Insulation Thickness Calculator

Calculate the required insulation thickness for a flat wall or cylindrical pipe to meet a target heat flux or surface temperature limit.

Results will appear here.

Formulas Used

Flat Wall — Thickness:
Total resistance: Rtotal = ΔT / q
Insulation resistance: Rins = Rtotal − 1/h
Thickness: d = k · Rins

Flat Wall — Heat Flux:
q = ΔT / (d/k + 1/h)

Cylindrical Pipe — Heat Loss per Unit Length:
Q/L = 2π·ΔT / [ln(r₂/r₁)/k + 1/(h·r₂)]
For thickness mode, r₂ is solved numerically (bisection) since the equation is implicit in r₂.

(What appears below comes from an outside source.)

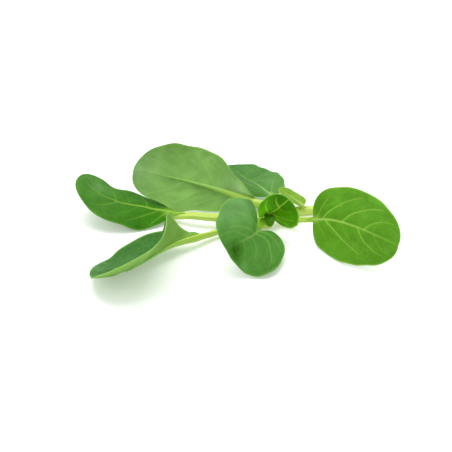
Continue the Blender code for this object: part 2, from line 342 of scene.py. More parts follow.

Critical Radius (cylinder):
rcrit = k / h — adding insulation below this radius increases heat loss.

Assumptions & References

  • Steady-state, one-dimensional heat conduction (no heat generation).
  • Thermal conductivity k is constant (temperature-independent).
  • Flat wall: uniform cross-section; cylindrical pipe: concentric layers.
  • Outer surface convection resistance = 1/h (flat) or 1/(h·r₂) per unit length (cylinder).
  • Inner surface resistance is neglected (pipe wall assumed isothermal at T₁).
  • Radiation heat transfer is not included.
  • Reference: Incropera & DeWitt, Fundamentals of Heat and Mass Transfer, 7th Ed., Chapters 3 & 3.7.
  • Typical k values: mineral wool 0.03–0.05 W/m·K, foam glass 0.04–0.06 W/m·K, polyurethane foam 0.022–0.028 W/m·K.